Le défi consiste à convaincre un plus grand nombre de locaux de poursuivre une
carrière scientifique. "Il s’agit d’un vrai problème, souligne Peter Edwards. Bien que
Singapour produise d’excellents diplômés et leur offre de nombreuses opportunités
pour se lancer dans un PhD, il est très difficile de recruter des doctorants singapouriens." Les jeunes diplômés préfèrent accepter un emploi sûr et bien rémunéré plutôt que de continuer des études pendant plusieurs années.

En Arabie saoudite, KACST essaie de stimuler l’intérêt des citoyens en traduisant
des textes scientifiques en arabe. "Les jeunes constituent une large part de la
population du royaume et ils affichent de l’appétit pour la science. Nous apprenons
de nos erreurs pour développer le royaume de manière positive."

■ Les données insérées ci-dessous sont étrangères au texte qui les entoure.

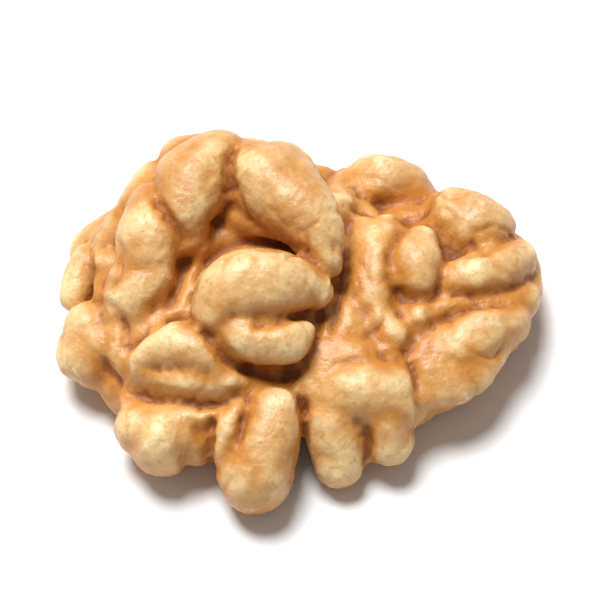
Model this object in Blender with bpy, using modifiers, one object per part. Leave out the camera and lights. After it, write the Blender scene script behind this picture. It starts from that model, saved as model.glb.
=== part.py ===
"""One shelled walnut half, as it lies after cracking: two lobes of folded flesh, grown as one piece.

The half lies on its flat inner face with its domed outer face up. X runs across both lobes, -Y is the
front edge and +Z is up. Each fold of flesh is a round-ended tube along a short route, laid half sunk
in a core. Voxel remeshing grows folds and cores into one skin. Creases are pressed into it, the folds
are bent a little, and the skin is then swollen between the creases.

The folds and creases that show on the outer face are laid out on a drawing plane. It faces the front
and leans back by LEAN, square to the direction in which the dome shows most of its folds. A place on
it is (across, up), and a height over the inner face says how far in front of the plane a fold lies.
"""

import math

import bmesh
import bpy
import numpy as np
from mathutils import Matrix, Vector, noise
from mathutils.bvhtree import BVHTree

MM = 0.001

# How the outer face is drawn
LEAN = math.radians(60)
DRAWING_SHIFT = 3.0  # mm, up the plane, from the flesh's own origin to the drawing's
INWARDS = Vector((0, math.cos(LEAN), -math.sin(LEAN)))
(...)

Journaliste scientifique basé au Caire, Mohammed Yahia est responsable éditorial de
Nature Middle East

Des partenariats avec la Suisse

Quatre pays d’Asie – Chine, Japon, Corée du Sud et Inde – font partie, pour la coopération scientifique, des 7 nations prioritaires du Secrétariat d’Etat à la formation, à la recherche et à l’innovation. Le Fonds national suisse a approuvé en 2015 une nouvelle série de projets communs avec la Corée du Sud ainsi qu’avec le Brésil et la Russie, et vient de lancer un programme avec le National Natural
Science Foundation of China. "La Corée possède un grand potentiel, note Jean-Luc
Barras, responsable de la coopération internationale du FNS. Nous essayons d’aligner
les opportunités de soutien à la coopération bilatérale avec les besoins des chercheurs."